The commission meeting Wednesday at which the 11-year construction plan was adopted was attended by only about a dozen Valley protesters, mostly the leaders of the three coalitions that had led massive protests in the past.
The protesters endorsed a statement by Gerald A. Silver, president of Homeowners of Encino, denouncing all rail systems as “money down a rat hole,” and saying that most rail projects built in the past two decades exceeded their expected costs and failed to reach ridership projections.
Also, Donald Schultz, a Van Nuys Homeowners Assn. leader who has been canvassing a single-family neighborhood next to the Sepulveda Drive-In seeking to drum up opposition to terminating the Metro Rail extension near the houses, turned in 40 signatures opposing the commission plan.
Protest leaders could gain new recruits if a bill by Robbins that would mandate the costly undergrounding between the Hollywood Freeway and Hazeltine should fail to pass.
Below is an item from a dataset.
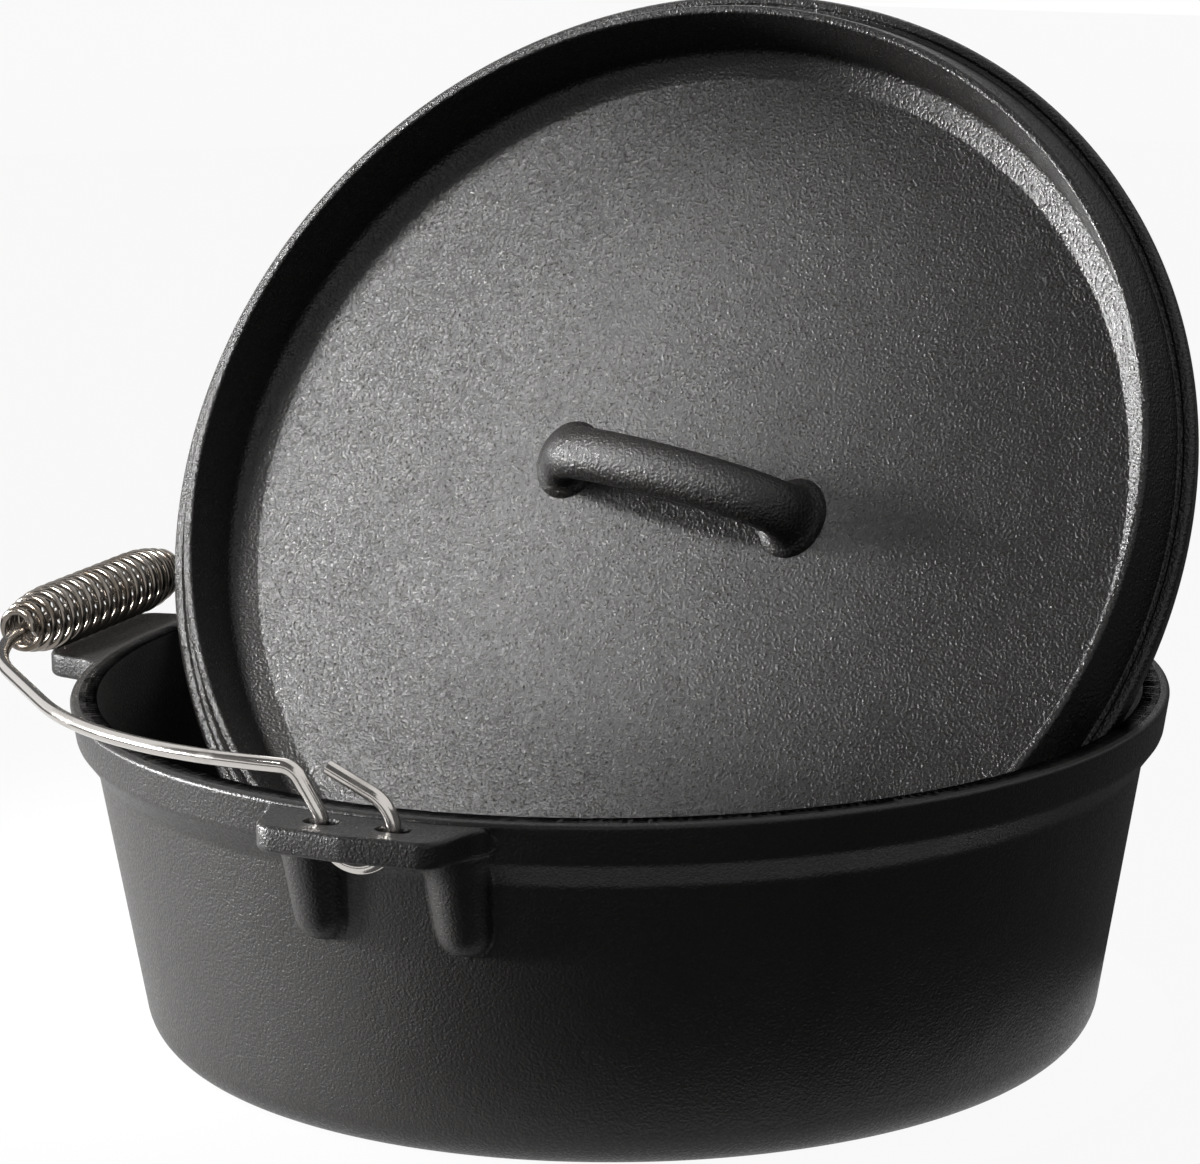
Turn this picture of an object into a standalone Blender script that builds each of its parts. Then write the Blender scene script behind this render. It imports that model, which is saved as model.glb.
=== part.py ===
"""Flat-bottom cast-iron dutch oven: pot, dished lid, wire bail and coil grip.

Metres, +Z up. The origin is the centre of the pot's flat base. The two ears stand on
the Y axis and the bail turns about a line through them, parallel to Y. The bail lies
down on the -X side, on a tab of the rim. The lid stands in the pot, leaning back
towards +Y, with the edge of its rim against the inner edge of the pot's mouth.
"""
import math

import bpy
from mathutils import Matrix, Vector

# Pot, turned about Z
POT_HEIGHT = 0.0991
RIM_RADIUS = 0.155
LIP_WIDTH = 0.0077
LIP_HEIGHT = 0.0108
LIP_DRAFT = 0.0017
LIP_CHAMFER = 0.0073
BASE_INSET = 0.0208
WALL_SLOPE = 0.168
WALL_THICKNESS = 0.0045
FLOOR_THICKNESS = 0.0052
BASE_FILLET = 0.0126
FLOOR_FILLET = 0.0100
MOUTH_DEPTH = 0.0160
EDGE_ROUND = 0.0010

# Ears and rest tab, flat plates level with the lip
EAR_REACH = 0.0180
EAR_ROOT_HALF = 0.0302
EAR_TIP_HALF = 0.0256
TAB_REACH = 0.0190
TAB_ROOT_HALF = 0.0325
TAB_TIP_HALF = 0.0282
EAR_THICKNESS = 0.0073
EAR_DROP = 0.0010
EAR_CORNER = 0.0075
EAR_ROOT_FILLET = 0.0080
EAR_SPREAD = 0.0150
EAR_EDGE = 0.0009

# Tapered pegs that carry each ear
PEG_OFFSET = 0.0205
PEG_TOP_RADIUS = 0.0092
PEG_FOOT_RADIUS = 0.0062
PEG_HEIGHT = 0.0300
PEG_ROUND = 0.0030
PEG_ROOT = 0.0025

# Lid, turned about its own axis, with z = 0 on the face that sits on the pot's rim
LID_OVERHANG = 0.0012
LEDGE_HEIGHT = 0.0053
LEDGE_ROUND = 0.0016
FLANGE_HEIGHT = 0.0183
LEDGE_WIDTH = 0.0099
FLANGE_WIDTH = 0.0024
FLANGE_SPREAD = 0.0049
GROOVE_WIDTH = 0.0014
GROOVE_DEPTH = 0.0007
FIELD_DEPTH = 0.0077
FIELD_FILLET = 0.0075
FLANGE_INNER_DRAFT = 0.0022
PLATE_THICKNESS = 0.0050
PLUG_CLEARANCE = 0.0009
PLUG_DRAFT = 0.0039
PLUG_ROUND = 0.0080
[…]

Robbins has warned that failure of the bill would lead many to conclude that the line will eventually be placed above-ground for financial reasons, “no matter what verbal promises the commission makes now.”
The public hearing that preceded the commission vote on its 11-year plan disclosed another factor--hostility to the Valley from other regions of the county, which could be a factor if the rail cards are again shuffled by loss of the gas-tax measure June 5.
Duarte Mayor John Fasana drew widespread applause from a room full of other elected officials when he attacked the commission for including nearly four miles of subway in the Valley project, saying the high cost of tunneling would lessen prospects for future lines to his community.
“If a subway is not necessary in Lincoln Heights,” Fasana said, “then it certainly is not necessary in Van Nuys.”